A parallel is found in the case of Hay Fever which had long been a puzzle to physicians. It's seasonal recurrence was first recognised by Bostock in 1819, but it was not till 1873 that Blackley of Manchester wrote the first good account of the affection, and submitted evidence that it was caused by the pollen of certain grasses, and especially the Rye grass.
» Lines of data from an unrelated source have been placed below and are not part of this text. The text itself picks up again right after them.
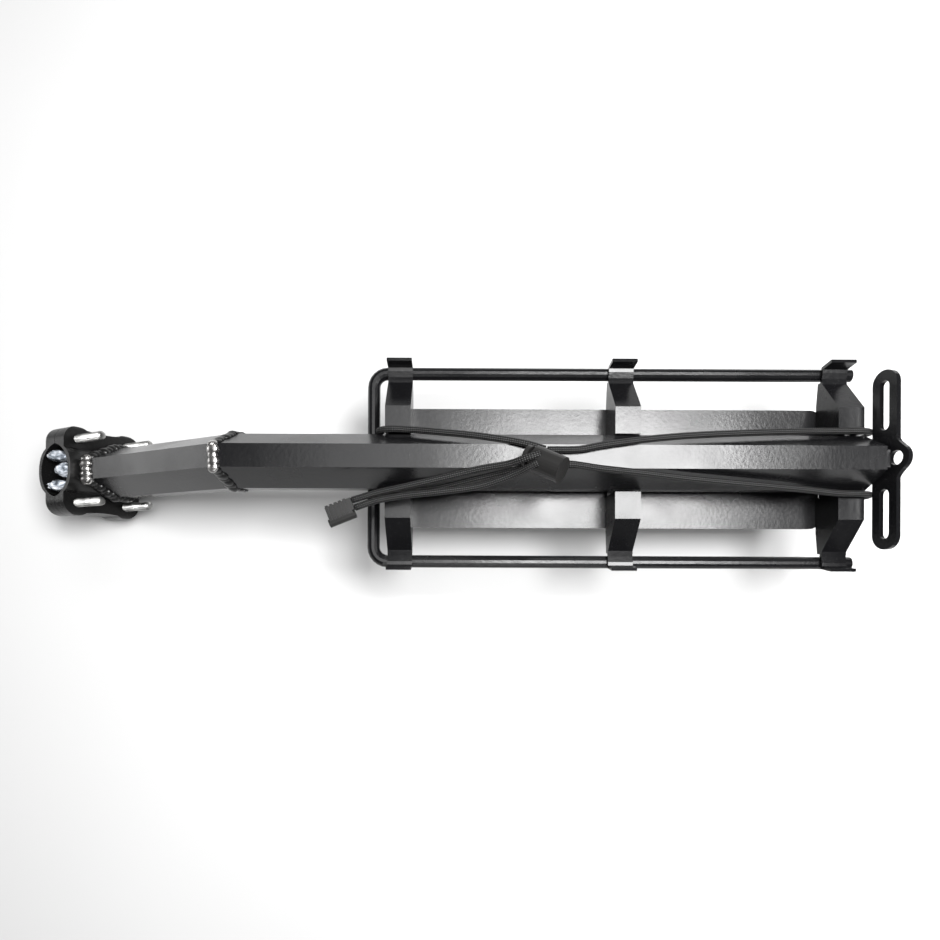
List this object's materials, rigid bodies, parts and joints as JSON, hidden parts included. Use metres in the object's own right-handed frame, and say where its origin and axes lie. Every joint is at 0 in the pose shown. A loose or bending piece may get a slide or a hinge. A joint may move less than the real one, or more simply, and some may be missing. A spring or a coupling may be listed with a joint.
{
  "type": "bicycle seat-post rear rack",
  "caption": "Cycle seat-post rack: bent hollow beam with bolted clamp, deck of plate and rail on cross brackets, slotted light plate and elastic cord with a push lock.",
  "frame": {"origin": "middle of the seat-post clamp's bore", "axes": "+X runs back along the deck; +Z comes out of the rack's underside, so the rack lies deck down; +Y is across"},
  "size_m": [0.5396, 0.1312, 0.142],
  "materials": {
    "black_paint": "gloss black powder coat",
    "cast_black": "satin black paint over a casting",
    "bare_weld": "bare bright weld",
    "liner": "matt black",
    "film": "crumpled clear film",
    "zinc": "bright zinc plate",
    "cord": "black braid with light flecks",
    "dark_plastic": "satin dark grey"
  },
  "bodies": {
    "frame": {"front_tube": "black_paint", "main_beam": "black_paint", "side_rail": "black_paint", "bracket_front": "black_paint", "bracket_middle": "black_paint", "bracket_rear": "black_paint", "deck_plate": "black_paint", "tail_plate": "black_paint", "beam_end_plug": "black_paint", "clamp_back_half": "cast_black", "mitre_weld": "bare_weld", "clamp_weld": "bare_weld", "liner_back": "liner", "film_shim_upper": "film", "film_shim_middle": "film", "film_shim_lower": "film", "lock_spring": "zinc", "elastic_loop_rear": "cord", "elastic_loop_front": "cord", "cord_tail_1": "cord", "cord_tail_2": "cord", "lock_barrel": "dark_plastic", "cord_end": "dark_plastic"},
    "jaw": {"clamp_jaw": "cast_black", "liner_front": "liner", "clamp_washer_1": "zinc", "clamp_washer_2": "zinc", "clamp_washer_3": "zinc", "clamp_washer_4": "zinc"},
    "lock_button": {"lock_button": "dark_plastic"},
    "clamp_bolt_1": {"clamp_bolt_1": "zinc"},
    "clamp_bolt_2": {"clamp_bolt_2": "zinc"},
    "clamp_bolt_3": {"clamp_bolt_3": "zinc"},
    "clamp_bolt_4": {"clamp_bolt_4": "zinc"}
  },
  "joints": [
    {"name": "jaw_slide", "type": "slide", "parent": "frame", "child": "jaw", "axis": [-0.8829, 0, -0.4695], "range_m": [0, 0.006]},
    {"name": "bolt_1_turn", "type": "hinge", "parent": "jaw", "child": "clamp_bolt_1", "pos_m": [-0.00822, 0.0214, 0.01545], "axis": [0.8829, 0, 0.4695], "range_deg": [-2160, 0]},
    {"name": "bolt_2_turn", "type": "hinge", "parent": "jaw", "child": "clamp_bolt_2", "pos_m": [-0.00822, -0.0214, 0.01545], "axis": [0.8829, 0, 0.4695], "range_deg": [-2160, 0]},
    {"name": "bolt_3_turn", "type": "hinge", "parent": "jaw", "child": "clamp_bolt_3", "pos_m": [0.00822, 0.0214, -0.01545], "axis": [0.8829, 0, 0.4695], "range_deg": [-2160, 0]},
    {"name": "bolt_4_turn", "type": "hinge", "parent": "jaw", "child": "clamp_bolt_4", "pos_m": [0.00822, -0.0214, -0.01545], "axis": [0.8829, 0, 0.4695], "range_deg": [-2160, 0]},
    {"name": "lock_press", "type": "slide", "parent": "frame", "child": "lock_button", "axis": [0.8002, -0.4255, 0.4226], "range_m": [0, 0.0022], "stiffness_N_per_m": 300, "springref_m": -0.002}
  ],
  "couplings": [
    {"joint": "bolt_1_turn", "follows": "jaw_slide", "rad_per_m": -6283.1},
    {"joint": "bolt_2_turn", "follows": "jaw_slide", "rad_per_m": -6283.1},
    {"joint": "bolt_3_turn", "follows": "jaw_slide", "rad_per_m": -6283.1},
    {"joint": "bolt_4_turn", "follows": "jaw_slide", "rad_per_m": -6283.1}
  ]
}
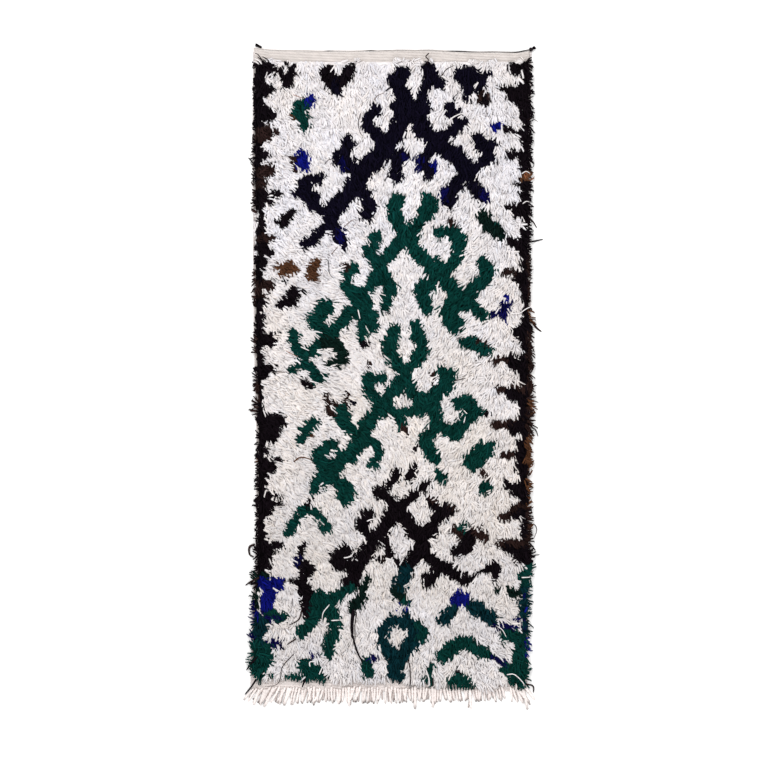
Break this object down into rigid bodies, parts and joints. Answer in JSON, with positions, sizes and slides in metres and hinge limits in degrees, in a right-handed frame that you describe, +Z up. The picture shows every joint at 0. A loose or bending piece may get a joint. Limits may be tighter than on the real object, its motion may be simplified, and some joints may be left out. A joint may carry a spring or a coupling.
{
  "type": "berber rug",
  "caption": "Long hand-knotted shag runner with a flat-woven heading, ragged pile, dark border, hooked diamond pattern and a short warp fringe at one end.",
  "frame": {"origin": "on the floor at the middle of the ground weave's underside", "axes": "+Y along the rug towards the flat-woven heading, -Y towards the fringe; +Z up through the pile; +X across the rug"},
  "size_m": [1.0049, 2.2781, 0.0293],
  "materials": {
    "ground_wool": "matt flat weave of cream hand-spun wool",
    "pile_wool": "long soft shag of ivory wool with dark navy, green, black, blue and brown motifs",
    "fringe_wool": "matt twisted warp ends of undyed wool",
    "dark_yarn": "matt twined brown-black wool"
  },
  "bodies": {
    "root": {"ground_weave": "ground_wool", "pile_shag": "pile_wool", "fringe_bottom": "fringe_wool", "edge_cord_top": "dark_yarn", "corner_knot_left": "dark_yarn", "corner_knot_right": "dark_yarn"}
  },
  "joints": []
}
Following on this, Marsh of New York proved the "Fall Fever" of America to be due to the pollen of Ragweed and in 1885 Morell Mackenzie asserted that Hay Fever was not associated with any morbid condition of the nose and was entirely due to an idiosyncrasy to pollens.
 
After the birth of Serology in the last decade of the 19th Century, Dunbar of Hamburg, using a watery extract of various grass pollens, was able in 1903 to prove that they contained a toxin, against which a specific antitoxin was developed in the blood of the injected animal. He also demonstrated the presence of 'a specific precipitin and the deviation of complement in the serum of sufferers during the Hay Fever season.
 
In 1911 Noon's and Freeman published papers on the immunization of Hay Fever patients with injections of grass pollen extracts.
 
In 1894 Behring and Kitasato introduced as a therapeutic measure the passive immunisation of Diphtheria sufferers with the antitoxic serum of the immunised horse and the medical profession became familiar with the phenomena of Serum Sickness. When in 1902 Chas. Richet observed the phenomenon of Anaphylaxis, there was a tremendous development of interest in the effects of introducing foreign protei into the living organism, and Von Pirquet and Schick recognized in Serum Sickness the occurrence of Anaphylaxis in the human subject. In 1906 Langlois suggested an anaphylactic origin for Hay Fever, and in 1907 Wolff Eisner pointed to the analogy between Urticaria, Hay Fever, and Serum Disease, and was the first to suggest that Urticaria could be explained on the ground of hypersensitiveness to foreign protein.
 
In 1909 Auer and Lewis of the Rockefeller Institute, and in 1910 Theobald Smith, showed that the lung of an anaphylactic guinea-pig has all the characteristic appearances of a case of Bronchial Asthma, and Meltzer wrote on Asthma as a phenomenon of anaphylaxis. In 1910 Fordyce at the Annual Meeting of the American Dermatological Association suggested that Eczema might be anaphylactic in origin and at the next annual meeting of the same association he extended the suggestion to the case of the Erythemata remarking that though there was "probably a plurality of causative agents underlying the toxic dermatoses, there was no more plausible explanation of their modus operandi than that advanced by the theory of Anaphylaxis ". The same theory of anaphylaxis has been brought in to explain the incubation period, eruptions, and other clinical phenomena of the exanthemata, and year by year, diseases such as Epilepsy and Migraine have been taken out of the class of idiopathies or Functional Neuroses and ascribed to the same mechanism that underlies anaphylaxis. The whole subject is still obscure and involved in the dust of controversy, but a large body of responsible opinion finds expression in the words of Dr John Thomson who writes that "There can be no doubt whatever that anaphylaxis is destined in the near future to play an essential part in the explanation of several morbid phenomena, which we have not hitherto been able to understand ".